Elyria Municipal Judge John Howard agreed, according to court files. He never addressed North Ridgeville's arguments, simply noting that a year had passed, though that hadn't been true when the case started or the city first filed to remove Manning.

And that was that. The city settled the case after the developers agreed to fix the place up, Hill says. Manning went on to win a seat in the Ohio House.


In his reelection campaign last November, Manning blasted his opponent, high school teacher David Bruening, for suggesting that Manning would take over as prosecutor rather than complete his statehouse term. Two months later, he announced he was interested in White's seat after all.

Since White had two years left on his term, the decision was up to the party's 117 precinct representatives. They received a bevy of letters from police brass supporting White's top lieutenant, Rob Corts, as the "only" candidate worthy of the job.

Chief Thomas declines to say why he thought Manning unworthy of the job. "I'll just let the letter speak for itself," he says.

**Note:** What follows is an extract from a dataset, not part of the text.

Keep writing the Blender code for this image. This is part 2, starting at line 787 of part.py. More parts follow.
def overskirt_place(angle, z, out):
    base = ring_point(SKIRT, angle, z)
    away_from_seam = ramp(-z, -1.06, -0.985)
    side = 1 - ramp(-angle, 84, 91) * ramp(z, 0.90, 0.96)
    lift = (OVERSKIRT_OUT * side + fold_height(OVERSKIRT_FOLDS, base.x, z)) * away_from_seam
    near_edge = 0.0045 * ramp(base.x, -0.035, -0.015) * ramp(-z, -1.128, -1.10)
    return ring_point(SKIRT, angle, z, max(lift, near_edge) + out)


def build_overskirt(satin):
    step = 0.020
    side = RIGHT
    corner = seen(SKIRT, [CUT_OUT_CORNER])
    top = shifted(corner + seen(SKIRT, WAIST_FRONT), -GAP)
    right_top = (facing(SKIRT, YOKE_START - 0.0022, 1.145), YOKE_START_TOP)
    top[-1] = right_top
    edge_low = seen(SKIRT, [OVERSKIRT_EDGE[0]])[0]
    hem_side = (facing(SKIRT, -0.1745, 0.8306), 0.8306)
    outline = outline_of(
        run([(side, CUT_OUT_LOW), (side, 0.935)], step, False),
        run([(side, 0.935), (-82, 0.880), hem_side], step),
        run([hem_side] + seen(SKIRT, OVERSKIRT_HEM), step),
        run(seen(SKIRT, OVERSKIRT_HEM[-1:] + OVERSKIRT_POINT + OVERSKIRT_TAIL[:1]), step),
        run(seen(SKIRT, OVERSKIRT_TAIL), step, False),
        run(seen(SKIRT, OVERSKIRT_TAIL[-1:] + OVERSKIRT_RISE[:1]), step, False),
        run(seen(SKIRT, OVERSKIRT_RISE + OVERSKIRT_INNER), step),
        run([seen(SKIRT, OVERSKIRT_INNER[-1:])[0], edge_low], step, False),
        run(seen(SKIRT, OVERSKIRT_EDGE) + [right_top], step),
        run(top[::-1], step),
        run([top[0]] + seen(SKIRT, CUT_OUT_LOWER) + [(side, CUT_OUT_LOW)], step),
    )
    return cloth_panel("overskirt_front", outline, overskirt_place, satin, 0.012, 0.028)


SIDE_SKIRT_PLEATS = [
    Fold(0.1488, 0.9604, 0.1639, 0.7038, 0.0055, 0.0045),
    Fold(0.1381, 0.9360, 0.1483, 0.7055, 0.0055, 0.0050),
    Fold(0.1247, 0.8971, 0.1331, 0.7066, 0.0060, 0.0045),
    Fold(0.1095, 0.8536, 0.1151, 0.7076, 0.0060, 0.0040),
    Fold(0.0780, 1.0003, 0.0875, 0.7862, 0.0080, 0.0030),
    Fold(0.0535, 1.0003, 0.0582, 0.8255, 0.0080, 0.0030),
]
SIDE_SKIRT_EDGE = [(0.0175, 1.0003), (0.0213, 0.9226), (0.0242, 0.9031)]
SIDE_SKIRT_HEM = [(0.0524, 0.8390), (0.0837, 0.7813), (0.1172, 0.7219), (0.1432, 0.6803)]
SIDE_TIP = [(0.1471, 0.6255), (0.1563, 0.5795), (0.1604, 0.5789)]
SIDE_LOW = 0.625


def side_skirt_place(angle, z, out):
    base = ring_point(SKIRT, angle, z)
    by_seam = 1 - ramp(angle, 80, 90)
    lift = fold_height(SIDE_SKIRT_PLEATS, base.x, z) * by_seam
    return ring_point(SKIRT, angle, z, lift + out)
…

Other cops, who must now work with Manning on every felony case they investigate, are equally reticent.

County Republican Chairman Robert Rousseau lobbied for Manning. He was electable, Rousseau asserted, and the Republicans needed to keep the seat.

But Rousseau also needed to keep his nose clean. He is chairman of the county Board of Elections, and he had recently drawn fire for an ethics violation of his own.

Rousseau had lobbied county commissioners to hire a technology firm -- without telling them he was on the firm's payroll. One of White's last actions was to turn the matter over to the Ohio Ethics Commission.

When the commission issues its finding, it will be Manning who deals with it. He is, after all, the new county prosecutor. White-collar criminals and corrupt public officials are already atremble.